CEVAP
Makbul olan iyilik, karşılık beklemeden Allah rızası için yapılandır. Karşılık beklenirse alışveriş olur. (İyilik et, at denize, balık bilmezse Hâlık bilir) demişler. Yani (Balık için değil, Allah rızası için yap!) demektir. Güzel ahlak sahibi olan iyilik eder. Bir hadis-i şerif:
(Güzel ahlak, gelmeyene gitmek, vermeyene vermek, zulmedeni affetmektir.) [Hâkim]
(Enayilik olur) sözü yanlıştır. İyilik etmekten geri kalmamalı. Asıl enayilik, iyilikten kaçmak ve böylece âhiretteki büyük nimetlerden mahrum kalmaktır. Dinimizin emrine uymalı, fedakâr olmalı, gelmeyen Müslümana gitmeli, kötülük edene iyilik etmeli, vermeyene vermeli. Bir hadis-i şerif:
(Veren el, alan elden üstündür.) [Buhârî]
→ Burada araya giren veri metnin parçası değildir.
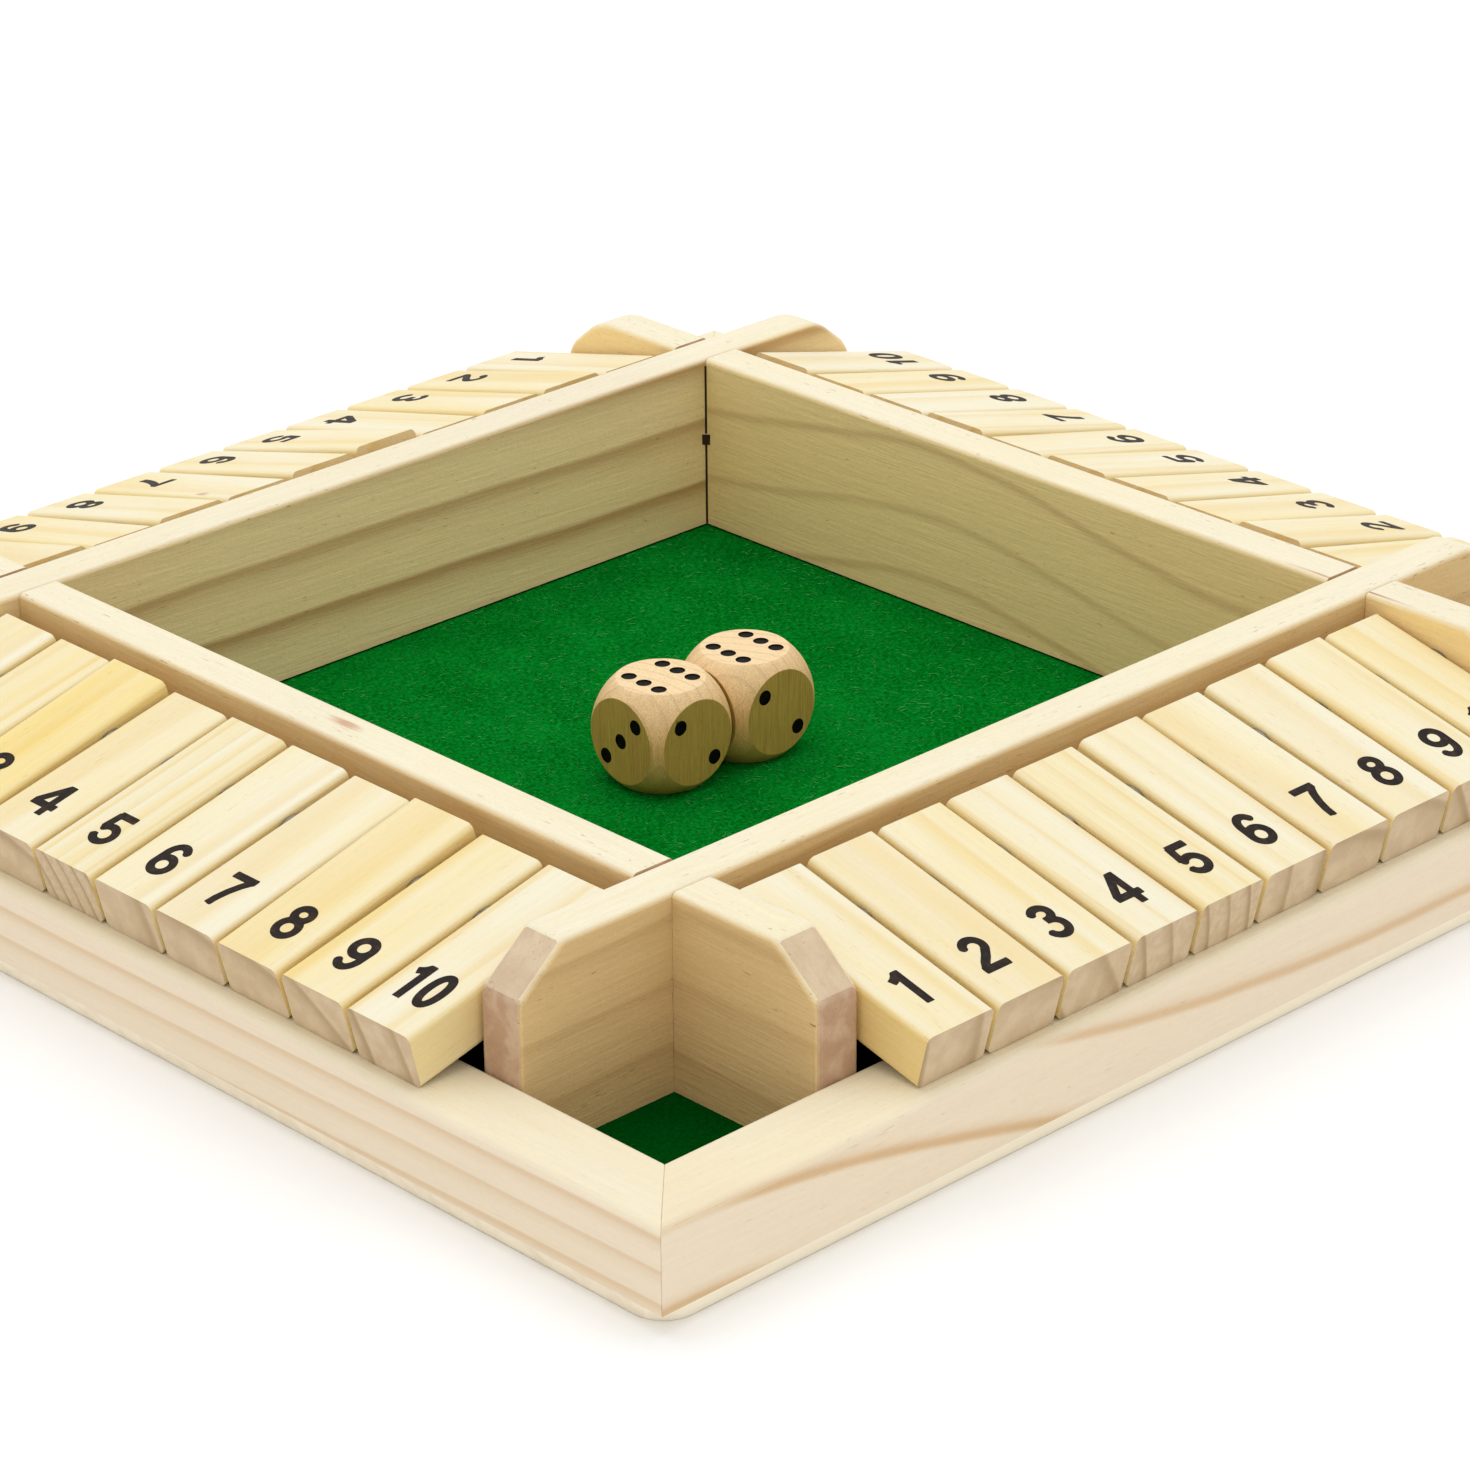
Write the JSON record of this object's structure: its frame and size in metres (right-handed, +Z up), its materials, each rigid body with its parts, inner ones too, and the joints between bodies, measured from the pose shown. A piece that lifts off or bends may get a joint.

Hep veren el olmaya çalışmalı. İyi insan, sadece başkalarına sıkıntı vermeyen değil, başkalarından gelen sıkıntılara da katlanandır. İyi komşu da böyledir. Hakiki Müslüman, kendi rahatını, arkadaşının rahatı için terk eder, başkalarının enayi demesine aldırış etmez, hep fedakâr olur. Deniyor ki:
Taşlı yolda, yayan gelsin, / Hak yola baş koyan gelsin! / Rahatını düşünmeyen, / Tatlı cana kıyan gelsin!
Kefaret olmaması için
Sual: Şâfiî mezhebinde, Ramazanda yiyip içmek değil, sadece cinsel ilişkiye girmek kefaret gerektiriyormuş. Eğer ilişkiden önce yiyip içerse, ilişkiye girmek de, kefareti gerektirmiyormuş. Bu bilgi doğru mudur?
CEVAP
Evet, doğrudur. Hanefî’de de buna benzer hüküm vardır. Hanefî'de kefareti gerektirmeyen bir şey yaparak orucu bozduktan sonra, yiyip içilse veya ilişkiye girilse kefaret gerekmez. Mesela susuz olarak bir kum tanesi yutmak, bir pirinç yutmak, kulağa yağ damlatmak gibi bir şey yapılırsa oruç bozulmuş olur. Artık yiyip içilse de, kefaret gerekmez. Hasta veya ilaç alacak olan yahut herhangi bir sebeple orucunu bozmak zorunda kalan, kefaret gerekip gerekmediğinden şüphe edip, bu yolla orucunu bozarsa kefaret gerekmez. Sadece gününe gün kaza eder. Bu yol, bir hile değil, tedbirdir. Ama Şâfiîlerin öyle yapmaları hileye girebilir. Çünkü ramazan günü ilişkiye girmekte bir zaruret yoktur. Gerçekten bir zaruret olursa, o zaman, o yola başvurmak caiz olur.